[Request]
Beginning with the very first line, please reproduce the entries exactly through the line containing "return make_object(name, mesh)".

[Records from a data collection]
******
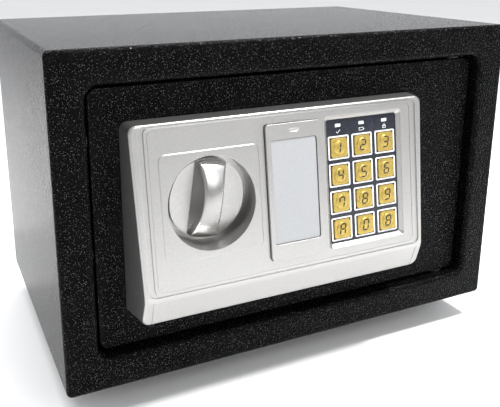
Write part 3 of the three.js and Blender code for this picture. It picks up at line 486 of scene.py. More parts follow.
def turned(name, profile, sides=64):
    """A body of revolution about Y. The profile lists (radius, y), from axis to axis or closed."""
    shape = bmesh.new()
    points = [shape.verts.new((radius, y, 0)) for radius, y in profile]
    edges = [shape.edges.new(pair) for pair in zip(points, points[1:])]
    bmesh.ops.spin(
        shape,
        geom=points + edges,
        cent=(0, 0, 0),
        axis=(0, 1, 0),
        angle=2 * math.pi,
        steps=sides,
        use_merge=True,
    )
    bmesh.ops.remove_doubles(shape, verts=shape.verts, dist=1e-7)
    bmesh.ops.dissolve_degenerate(shape, edges=shape.edges, dist=1e-8)
    bmesh.ops.recalc_face_normals(shape, faces=shape.faces)
    mesh = bpy.data.meshes.new(name)
    shape.to_mesh(mesh)
    shape.free()
    return make_object(name, mesh)


def moved(made, matrix):
    made.data.transform(matrix)
    return made


def settle(made):
    """Puts the object's modifiers into its mesh."""
    graph = bpy.context.evaluated_depsgraph_get()
    graph.update()
    done = bpy.data.meshes.new_from_object(made.evaluated_get(graph), depsgraph=graph)
    made.modifiers.clear()
    old = made.data
    done.name = made.name
    made.data = done
    bpy.data.meshes.remove(old)
    return made


def combine(operation, body, *tools):
    """Joins tools to a body, cuts them out of it or keeps what is common, and uses the tools up."""
    for tool in tools:
        step = body.modifiers.new("combine", "BOOLEAN")
        step.operation = operation
        step.solver = "EXACT"
        step.object = tool
        settle(body)
        bpy.data.objects.remove(tool)
    return body


def soften(made, width, segments=3, angle=34.0, clamp=True):
    """Rounds the object's sharp edges."""
    rounding = made.modifiers.new("rounding", "BEVEL")
    rounding.width = width
    rounding.segments = segments
    rounding.limit_method = "ANGLE"
    rounding.angle_limit = math.radians(angle)
    rounding.use_clamp_overlap = clamp
    rounding.miter_outer = "MITER_ARC"
    return settle(made)


def shade(made, angle=34.0):
    made.data.shade_smooth()
    made.data.set_sharp_from_angle(angle=math.radians(angle))
    weight = made.modifiers.new("weight", "WEIGHTED_NORMAL")
    weight.keep_sharp = True
    return settle(made)


def tidy_mesh(mesh, flat=0.6, merge=0.002 * MM):
    shape = bmesh.new()
    shape.from_mesh(mesh)
    bmesh.ops.remove_doubles(shape, verts=shape.verts, dist=merge)
    if flat is not None:
        angle = math.radians(flat)
        bmesh.ops.dissolve_limit(shape, angle_limit=angle, verts=shape.verts, edges=shape.edges)
        bmesh.ops.dissolve_degenerate(shape, edges=shape.edges, dist=merge)
    shape.to_mesh(mesh)
    shape.free()


def close_seam(mesh):
    """Joins one long open edge to the row of shorter ones that lies along it."""
    shape = bmesh.new()
    shape.from_mesh(mesh)
    open_edges = [edge for edge in shape.edges if edge.is_boundary]
    long_edge = max(open_edges, key=lambda edge: edge.calc_length())
    start = long_edge.verts[0].co.copy()
    inner = {vert for edge in open_edges for vert in edge.verts} - set(long_edge.verts)
    places = sorted((vert.co.copy() for vert in inner), key=lambda co: (co - start).length)
    split = bmesh.ops.bisect_edges(shape, edges=[long_edge], cuts=len(places))["geom_split"]
    added = [item for item in split if isinstance(item, bmesh.types.BMVert)]
    for vert, place in zip(sorted(added, key=lambda vert: (vert.co - start).length), places):
        vert.co = place
    bmesh.ops.remove_doubles(shape, verts=shape.verts, dist=0.001 * MM)
    shape.to_mesh(mesh)
    shape.free()


def paint(made, *names):
    made.data.materials.clear()
    for name in names:
        made.data.materials.append(FINISH[name])


def hand_over(made, body, slot, *nodes):
    """The piece is finished: it rides on its body and stands for its nodes."""
    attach(made, body)
    if nodes:
        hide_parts(*nodes)
    return made


# ------------------------------------------------------------------ Geometry Nodes


def make_tree(name, sockets):
    """An empty modifier tree with the named inputs, and its two end nodes."""
    tree = bpy.data.node_groups.new(name, "GeometryNodeTree")
    tree.is_modifier = True
    tree.interface.new_socket("Geometry", in_out="INPUT", socket_type="NodeSocketGeometry")
    for label, kind in sockets:
        tree.interface.new_socket(label, in_out="INPUT", socket_type="NodeSocket" + kind)
    tree.interface.new_socket("Geometry", in_out="OUTPUT", socket_type="NodeSocketGeometry")
    return tree, tree.nodes.new("NodeGroupInput").outputs


def end_tree(tree, shape, material):
    real = put(tree, "GeometryNodeRealizeInstances", {"Geometry": shape}).outputs[0]
    done = put(tree, "GeometryNodeSetMaterial", {"Geometry": real, "Material": material}).outputs[0]
    put(tree, "NodeGroupOutput", {"Geometry": done})
    return tree


def grow(made, tree, values):
    """Runs a tree on an object with its inputs set, and keeps the result as a plain mesh."""
    modifier = made.modifiers.new(tree.name, "NODES")
    modifier.node_group = tree
    for item in tree.interface.items_tree:
        if item.in_out == "INPUT" and item.name in values:
            modifier[item.identifier] = values[item.name]
    return settle(made)


def stroke_tree():
    """Flat printed strokes along the edges of a drawing in X and Y."""
    sockets = [("Stroke Width", "Float"), ("Ink Thickness", "Float"), ("Ink", "Material")]
    tree, given = make_tree("printed_strokes", sockets)
    line = put(tree, "GeometryNodeMeshToCurve", {"Mesh": given["Geometry"]}).outputs[0]
    level = put(tree, "GeometryNodeSetCurveNormal", {"Curve": line}, mode="Z_UP").outputs[0]
    section = put(
        tree,
        "GeometryNodeCurvePrimitiveQuadrilateral",
        {"Width": given["Stroke Width"], "Height": given["Ink Thickness"]},
    ).outputs[0]
    solid = put(
        tree,
        "GeometryNodeCurveToMesh",
        {"Curve": level, "Profile Curve": section, "Fill Caps": True},
    ).outputs[0]
    return end_tree(tree, solid, given["Ink"])


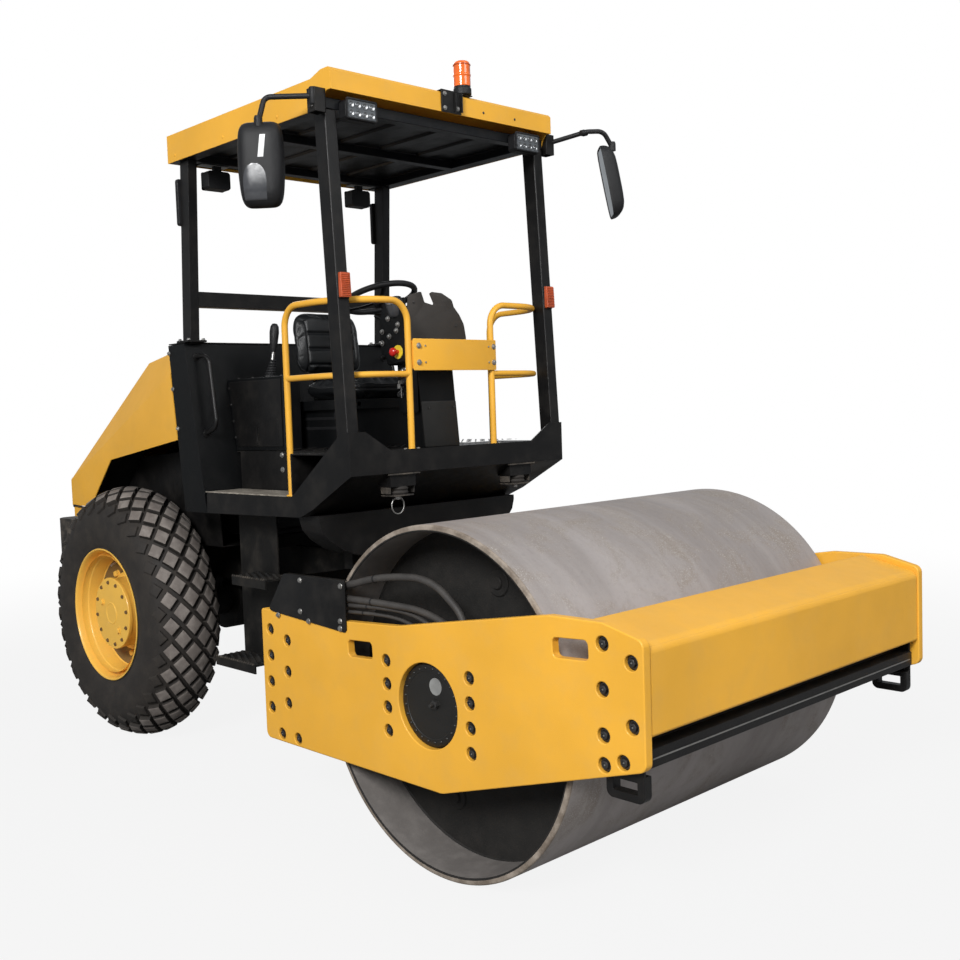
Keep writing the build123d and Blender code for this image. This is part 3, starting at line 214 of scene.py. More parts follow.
def painted(name, paint, soil, soiling, gloss, coat=0.0, peel=1.0):
    made, w, surface = shader(name, Coat_Weight=coat, Coat_Roughness=0.12)
    film = w.add("ShaderNodeGroup", node_tree=PAINT)
    film.inputs["Paint"].default_value = (*paint, 1)
    film.inputs["Soil"].default_value = (*soil, 1)
    film.inputs["Soiling"].default_value = soiling
    film.inputs["Gloss"].default_value = gloss
    film.inputs["Peel"].default_value = peel
    surface.inputs["Specular IOR Level"].default_value = 0.32
    w.join(film.outputs["Colour"], surface.inputs["Base Color"])
    w.join(film.outputs["Roughness"], surface.inputs["Roughness"])
    raise_bump(w, surface, film.outputs["Height"])
    return made


YELLOW = painted("yellow_enamel", (0.87, 0.445, 0.045), (0.45, 0.33, 0.17), 0.10, 0.40, 0.08)
BLACK = painted("black_enamel", (0.0065, 0.0062, 0.0062), (0.07, 0.06, 0.05), 0.12, 0.38, 0.0)
FRAME_BLACK = painted("frame_black", (0.006, 0.0058, 0.0055), (0.06, 0.05, 0.04), 0.30, 0.55, 0.0)
PLASTIC = painted("black_plastic", (0.010, 0.010, 0.011), (0.08, 0.08, 0.08), 0.08, 0.45, 0.0, 2.0)


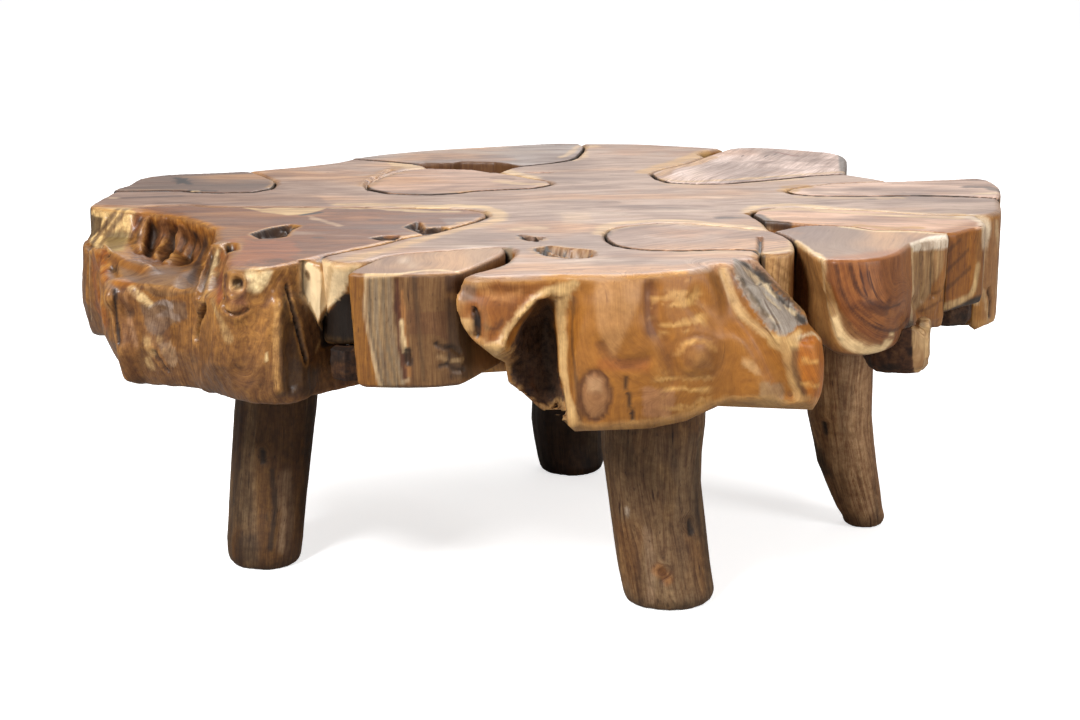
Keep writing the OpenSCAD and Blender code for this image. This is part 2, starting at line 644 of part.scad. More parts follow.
module screw(thick) {
    cylinder(d = screw_head_d, h = screw_head_t, $fn = round_fn);
    cylinder(d = screw_d, h = thick - screw_sink + block_fit + screw_bite, $fn = round_fn);
}

module block_screws() {
    color("#8e8f92") {
        at_screws(right_under_screws, right_under_top - block_fit - under_block_t + screw_sink)
            screw(under_block_t);
        at_screws(end_under_screws, end_under_top - block_fit - end_block_t + screw_sink)
            screw(end_block_t);
        at_screws(gap_under_screws, gap_under_top - gap_block_t + screw_sink)
            screw(gap_block_t);
    }
}

root_slab();
left_front_root();
front_left_block();
left_back_infill();
lobe_infill();
back_infill();
back_right_infill();
right_back_infill();
right_strip_infill();
right_block();
front_lens_infill();
right_under_block();
right_end_under_block();
left_under_block();
leg_front();
leg_left();
leg_right();
leg_back();
seam_dowels();
leg_studs();
leg_inserts();
block_screws();
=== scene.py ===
# %% [markdown]
# # A teak root coffee table
# The table is a patchwork of slices of teak root on four short branches. Every slice was packed as a CAD
# solid, which fixes its size and place. This file makes what the solids leave out: the eroded edges, the
# knots and cracks, and the wood itself. It starts by loading the solids and keeping their box.

import bpy
import math
import numpy as np
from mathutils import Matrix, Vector
from mathutils.bvhtree import BVHTree


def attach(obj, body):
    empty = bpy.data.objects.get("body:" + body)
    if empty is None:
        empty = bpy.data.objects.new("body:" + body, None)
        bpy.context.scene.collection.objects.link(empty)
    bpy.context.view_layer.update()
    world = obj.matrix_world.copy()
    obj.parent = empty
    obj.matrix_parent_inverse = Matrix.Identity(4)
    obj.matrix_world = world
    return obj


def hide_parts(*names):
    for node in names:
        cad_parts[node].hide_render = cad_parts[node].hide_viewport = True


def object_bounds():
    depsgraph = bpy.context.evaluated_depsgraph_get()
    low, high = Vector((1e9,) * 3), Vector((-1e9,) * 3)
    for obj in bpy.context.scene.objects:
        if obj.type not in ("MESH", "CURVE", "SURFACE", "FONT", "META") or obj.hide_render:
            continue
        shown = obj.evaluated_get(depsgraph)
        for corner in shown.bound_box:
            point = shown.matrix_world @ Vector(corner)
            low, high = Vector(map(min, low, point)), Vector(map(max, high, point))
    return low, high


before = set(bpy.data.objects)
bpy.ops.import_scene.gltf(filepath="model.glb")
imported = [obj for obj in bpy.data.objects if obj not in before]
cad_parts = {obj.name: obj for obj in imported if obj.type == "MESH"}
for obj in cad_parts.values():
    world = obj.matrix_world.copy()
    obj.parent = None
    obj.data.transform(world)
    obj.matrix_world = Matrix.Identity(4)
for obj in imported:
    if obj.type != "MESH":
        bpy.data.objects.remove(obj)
cad_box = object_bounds()
MM = 0.001
scene = bpy.context.scene
bpy.ops.object.select_all(action="DESELECT")
print("solids:", len(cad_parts), "box:", [round(v, 3) for v in cad_box[1] - cad_box[0]])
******
[Answer to the task]
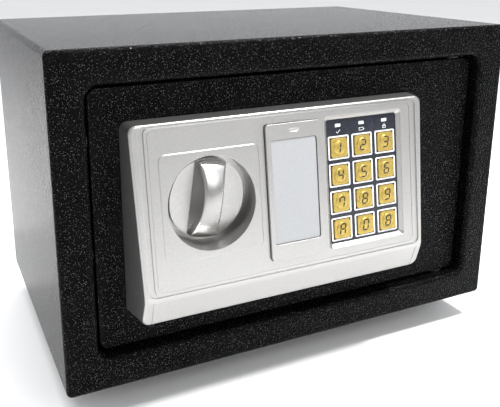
Write part 3 of the three.js and Blender code for this picture. It picks up at line 486 of scene.py. More parts follow.
def turned(name, profile, sides=64):
    """A body of revolution about Y. The profile lists (radius, y), from axis to axis or closed."""
    shape = bmesh.new()
    points = [shape.verts.new((radius, y, 0)) for radius, y in profile]
    edges = [shape.edges.new(pair) for pair in zip(points, points[1:])]
    bmesh.ops.spin(
        shape,
        geom=points + edges,
        cent=(0, 0, 0),
        axis=(0, 1, 0),
        angle=2 * math.pi,
        steps=sides,
        use_merge=True,
    )
    bmesh.ops.remove_doubles(shape, verts=shape.verts, dist=1e-7)
    bmesh.ops.dissolve_degenerate(shape, edges=shape.edges, dist=1e-8)
    bmesh.ops.recalc_face_normals(shape, faces=shape.faces)
    mesh = bpy.data.meshes.new(name)
    shape.to_mesh(mesh)
    shape.free()
    return make_object(name, mesh)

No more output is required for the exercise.